Before getting started on the Mistress, I made lots of changes to Woodie. By the time I went to the 2004 Bentride, it looked like this: (Photos by Vic Gedris, thanks Vic!)
Gotta love the point on the front end (for aerodynamics of course).
Some of the changes included a sleek new aluminum fork from Bill Cook at Barcroft, a rear brake, a smaller rear wheel (26 inch vs 700c), lightening holes in the seat frame and seatback, and a new idler. I had also added nylon wheelcovers on the back. I made wheelcovers for the front wheel also (you can see the clips on the front rim), but I ditched those after the first ride on a windy day.
Overall, I was pretty pleased with how Woodie turned out, especially since this was my first attempt at bike building. But there were a few areas for improvement. Of course, I thought I could reduce the weight. And I wanted the seat to be lower. Also, it was a bit crude looking and just a little too obviously "homebuilt".
I had read on the web about other homebuilt carbon fiber bikes (both bent and upright) and wanted to try my hand at it. I thought using carbon fiber would help reduce the weight and look cool too. Most of the bikes I came across used a foam core, but I decided to try something different. My idea was to make a hollow wood core (like Woodie's frame only with thinner walls) and reinforce it with carbon fiber composite.

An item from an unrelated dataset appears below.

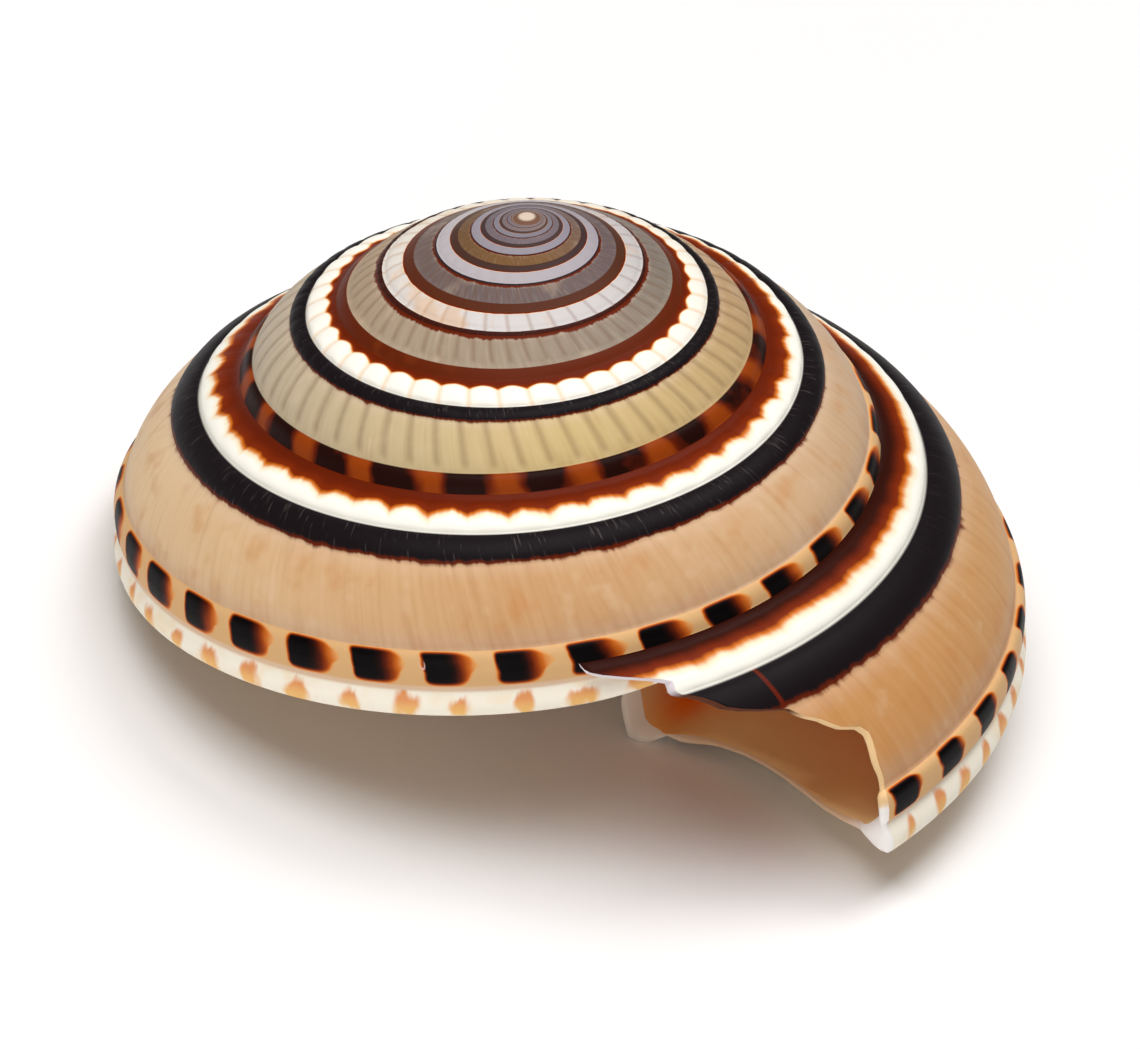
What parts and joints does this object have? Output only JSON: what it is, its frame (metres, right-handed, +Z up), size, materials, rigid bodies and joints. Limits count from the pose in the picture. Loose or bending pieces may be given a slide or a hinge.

Of course, the main drawback to the wood core, compared to foam, was that it would be heavier. On the other hand, the wood core would contribute significantly to the strength and stiffness of the overall structure, so less carbon would be needed. Also, the wood core would provide a solid place to attach other main components such as the bottom bracket and head tube. In addition, the wood core would eliminate the need for a jig, since it would be stiff enough to be self supporting and its flat sides could be used as reference surfaces for ensuring that the holes for attaching the head tube, bottom bracket, and swingarm were correctly oriented.
I considered trying to construct the whole frame this time, including the rear end (chainstays/seatstays/dropouts). However, the donated swingarm worked so well for Woodie that I decided to use it again on the new bike. Basically, I decided to make a carbon reinforced version of Woodie, rather jump straight to a fully carbon fiber frame.
Jump to Design.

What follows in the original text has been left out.